■ **Directive**
Copy every line of the listing exactly.

(begin)

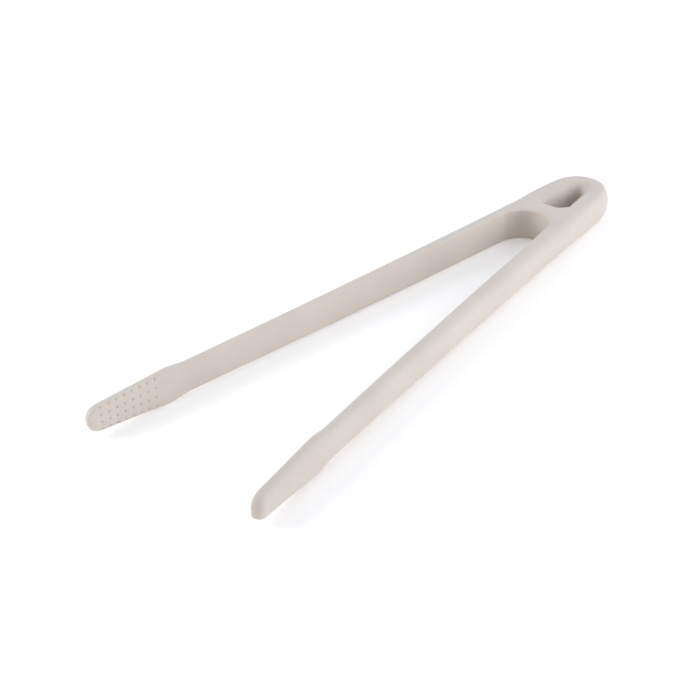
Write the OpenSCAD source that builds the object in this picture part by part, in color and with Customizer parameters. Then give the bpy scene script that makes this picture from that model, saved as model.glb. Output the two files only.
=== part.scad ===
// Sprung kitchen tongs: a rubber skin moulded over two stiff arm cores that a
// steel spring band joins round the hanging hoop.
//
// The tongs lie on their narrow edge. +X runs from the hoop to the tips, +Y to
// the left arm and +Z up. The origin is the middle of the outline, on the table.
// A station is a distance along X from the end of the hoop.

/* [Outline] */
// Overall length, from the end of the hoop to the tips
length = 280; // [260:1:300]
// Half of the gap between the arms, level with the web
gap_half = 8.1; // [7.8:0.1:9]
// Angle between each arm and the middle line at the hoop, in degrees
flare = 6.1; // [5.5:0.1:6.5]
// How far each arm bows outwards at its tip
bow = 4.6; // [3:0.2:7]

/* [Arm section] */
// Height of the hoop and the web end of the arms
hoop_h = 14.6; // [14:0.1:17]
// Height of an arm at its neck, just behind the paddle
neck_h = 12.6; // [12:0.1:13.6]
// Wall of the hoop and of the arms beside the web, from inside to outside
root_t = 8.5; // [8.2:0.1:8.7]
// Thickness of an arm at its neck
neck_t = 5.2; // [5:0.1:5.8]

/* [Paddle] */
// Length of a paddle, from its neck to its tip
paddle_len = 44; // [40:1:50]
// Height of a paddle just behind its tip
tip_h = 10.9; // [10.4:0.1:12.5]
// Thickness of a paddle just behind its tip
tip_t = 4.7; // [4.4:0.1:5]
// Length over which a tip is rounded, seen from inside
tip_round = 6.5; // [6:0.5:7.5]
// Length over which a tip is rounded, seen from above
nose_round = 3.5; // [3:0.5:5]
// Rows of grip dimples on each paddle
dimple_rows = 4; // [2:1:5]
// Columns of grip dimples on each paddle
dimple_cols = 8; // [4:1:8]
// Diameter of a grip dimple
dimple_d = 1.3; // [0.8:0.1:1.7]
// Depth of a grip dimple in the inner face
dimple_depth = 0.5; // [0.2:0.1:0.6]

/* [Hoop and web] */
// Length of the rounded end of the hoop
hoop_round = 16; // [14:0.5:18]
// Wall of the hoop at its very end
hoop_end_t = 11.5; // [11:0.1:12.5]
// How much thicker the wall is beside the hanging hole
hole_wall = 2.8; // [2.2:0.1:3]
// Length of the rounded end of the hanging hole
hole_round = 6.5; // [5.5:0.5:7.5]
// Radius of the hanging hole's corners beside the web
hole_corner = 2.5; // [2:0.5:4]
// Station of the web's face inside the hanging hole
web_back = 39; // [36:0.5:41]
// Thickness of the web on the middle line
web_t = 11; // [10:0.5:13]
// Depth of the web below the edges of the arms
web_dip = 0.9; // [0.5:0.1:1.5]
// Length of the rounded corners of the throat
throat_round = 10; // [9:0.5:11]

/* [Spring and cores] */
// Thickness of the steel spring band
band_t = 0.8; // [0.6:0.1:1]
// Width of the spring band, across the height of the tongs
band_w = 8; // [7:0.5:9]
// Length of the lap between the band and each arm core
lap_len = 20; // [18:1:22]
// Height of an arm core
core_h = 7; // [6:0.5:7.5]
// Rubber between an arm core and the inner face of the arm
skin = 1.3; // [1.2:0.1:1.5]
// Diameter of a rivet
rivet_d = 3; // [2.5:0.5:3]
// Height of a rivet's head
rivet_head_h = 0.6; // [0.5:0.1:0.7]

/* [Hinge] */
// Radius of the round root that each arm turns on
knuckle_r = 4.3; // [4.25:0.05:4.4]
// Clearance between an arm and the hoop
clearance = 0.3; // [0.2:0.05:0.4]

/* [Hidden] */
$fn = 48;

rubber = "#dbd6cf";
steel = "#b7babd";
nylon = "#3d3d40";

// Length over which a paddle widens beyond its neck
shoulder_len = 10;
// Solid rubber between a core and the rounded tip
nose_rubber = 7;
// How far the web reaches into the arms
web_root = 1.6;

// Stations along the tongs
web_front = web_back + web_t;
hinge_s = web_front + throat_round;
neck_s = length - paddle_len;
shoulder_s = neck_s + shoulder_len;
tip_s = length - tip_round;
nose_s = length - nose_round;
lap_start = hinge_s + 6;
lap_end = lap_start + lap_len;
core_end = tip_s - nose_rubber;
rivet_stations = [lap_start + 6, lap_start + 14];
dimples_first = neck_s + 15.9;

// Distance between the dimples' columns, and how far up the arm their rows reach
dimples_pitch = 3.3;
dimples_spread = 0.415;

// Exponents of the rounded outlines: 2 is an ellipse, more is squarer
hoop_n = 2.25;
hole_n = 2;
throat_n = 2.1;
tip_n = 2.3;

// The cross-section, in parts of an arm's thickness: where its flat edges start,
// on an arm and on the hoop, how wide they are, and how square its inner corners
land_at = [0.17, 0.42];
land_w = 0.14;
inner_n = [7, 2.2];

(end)

■ **Written solution**
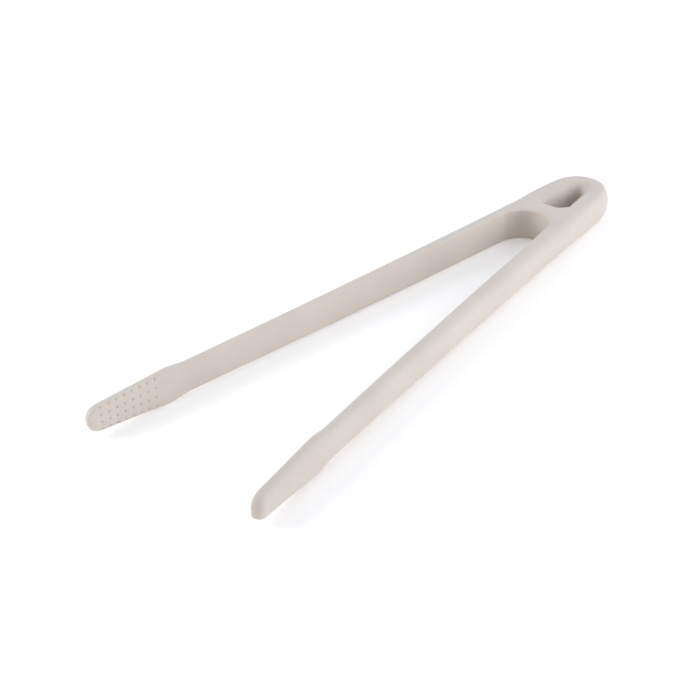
Write the OpenSCAD source that builds the object in this picture part by part, in color and with Customizer parameters. Then give the bpy scene script that makes this picture from that model, saved as model.glb. Output the two files only.
=== part.scad ===
// Sprung kitchen tongs: a rubber skin moulded over two stiff arm cores that a
// steel spring band joins round the hanging hoop.
//
// The tongs lie on their narrow edge. +X runs from the hoop to the tips, +Y to
// the left arm and +Z up. The origin is the middle of the outline, on the table.
// A station is a distance along X from the end of the hoop.

/* [Outline] */
// Overall length, from the end of the hoop to the tips
length = 280; // [260:1:300]
// Half of the gap between the arms, level with the web
gap_half = 8.1; // [7.8:0.1:9]
// Angle between each arm and the middle line at the hoop, in degrees
flare = 6.1; // [5.5:0.1:6.5]
// How far each arm bows outwards at its tip
bow = 4.6; // [3:0.2:7]

/* [Arm section] */
// Height of the hoop and the web end of the arms
hoop_h = 14.6; // [14:0.1:17]
// Height of an arm at its neck, just behind the paddle
neck_h = 12.6; // [12:0.1:13.6]
// Wall of the hoop and of the arms beside the web, from inside to outside
root_t = 8.5; // [8.2:0.1:8.7]
// Thickness of an arm at its neck
neck_t = 5.2; // [5:0.1:5.8]

/* [Paddle] */
// Length of a paddle, from its neck to its tip
paddle_len = 44; // [40:1:50]
// Height of a paddle just behind its tip
tip_h = 10.9; // [10.4:0.1:12.5]
// Thickness of a paddle just behind its tip
tip_t = 4.7; // [4.4:0.1:5]
// Length over which a tip is rounded, seen from inside
tip_round = 6.5; // [6:0.5:7.5]
// Length over which a tip is rounded, seen from above
nose_round = 3.5; // [3:0.5:5]
// Rows of grip dimples on each paddle
dimple_rows = 4; // [2:1:5]
// Columns of grip dimples on each paddle
dimple_cols = 8; // [4:1:8]
// Diameter of a grip dimple
dimple_d = 1.3; // [0.8:0.1:1.7]
// Depth of a grip dimple in the inner face
dimple_depth = 0.5; // [0.2:0.1:0.6]

/* [Hoop and web] */
// Length of the rounded end of the hoop
hoop_round = 16; // [14:0.5:18]
// Wall of the hoop at its very end
hoop_end_t = 11.5; // [11:0.1:12.5]
// How much thicker the wall is beside the hanging hole
hole_wall = 2.8; // [2.2:0.1:3]
// Length of the rounded end of the hanging hole
hole_round = 6.5; // [5.5:0.5:7.5]
// Radius of the hanging hole's corners beside the web
hole_corner = 2.5; // [2:0.5:4]
// Station of the web's face inside the hanging hole
web_back = 39; // [36:0.5:41]
// Thickness of the web on the middle line
web_t = 11; // [10:0.5:13]
// Depth of the web below the edges of the arms
web_dip = 0.9; // [0.5:0.1:1.5]
// Length of the rounded corners of the throat
throat_round = 10; // [9:0.5:11]

/* [Spring and cores] */
// Thickness of the steel spring band
band_t = 0.8; // [0.6:0.1:1]
// Width of the spring band, across the height of the tongs
band_w = 8; // [7:0.5:9]
// Length of the lap between the band and each arm core
lap_len = 20; // [18:1:22]
// Height of an arm core
core_h = 7; // [6:0.5:7.5]
// Rubber between an arm core and the inner face of the arm
skin = 1.3; // [1.2:0.1:1.5]
// Diameter of a rivet
rivet_d = 3; // [2.5:0.5:3]
// Height of a rivet's head
rivet_head_h = 0.6; // [0.5:0.1:0.7]

/* [Hinge] */
// Radius of the round root that each arm turns on
knuckle_r = 4.3; // [4.25:0.05:4.4]
// Clearance between an arm and the hoop
clearance = 0.3; // [0.2:0.05:0.4]

/* [Hidden] */
$fn = 48;

rubber = "#dbd6cf";
steel = "#b7babd";
nylon = "#3d3d40";

// Length over which a paddle widens beyond its neck
shoulder_len = 10;
// Solid rubber between a core and the rounded tip
nose_rubber = 7;
// How far the web reaches into the arms
web_root = 1.6;

// Stations along the tongs
web_front = web_back + web_t;
hinge_s = web_front + throat_round;
neck_s = length - paddle_len;
shoulder_s = neck_s + shoulder_len;
tip_s = length - tip_round;
nose_s = length - nose_round;
lap_start = hinge_s + 6;
lap_end = lap_start + lap_len;
core_end = tip_s - nose_rubber;
rivet_stations = [lap_start + 6, lap_start + 14];
dimples_first = neck_s + 15.9;

// Distance between the dimples' columns, and how far up the arm their rows reach
dimples_pitch = 3.3;
dimples_spread = 0.415;

// Exponents of the rounded outlines: 2 is an ellipse, more is squarer
hoop_n = 2.25;
hole_n = 2;
throat_n = 2.1;
tip_n = 2.3;

// The cross-section, in parts of an arm's thickness: where its flat edges start,
// on an arm and on the hoop, how wide they are, and how square its inner corners
land_at = [0.17, 0.42];
land_w = 0.14;
inner_n = [7, 2.2];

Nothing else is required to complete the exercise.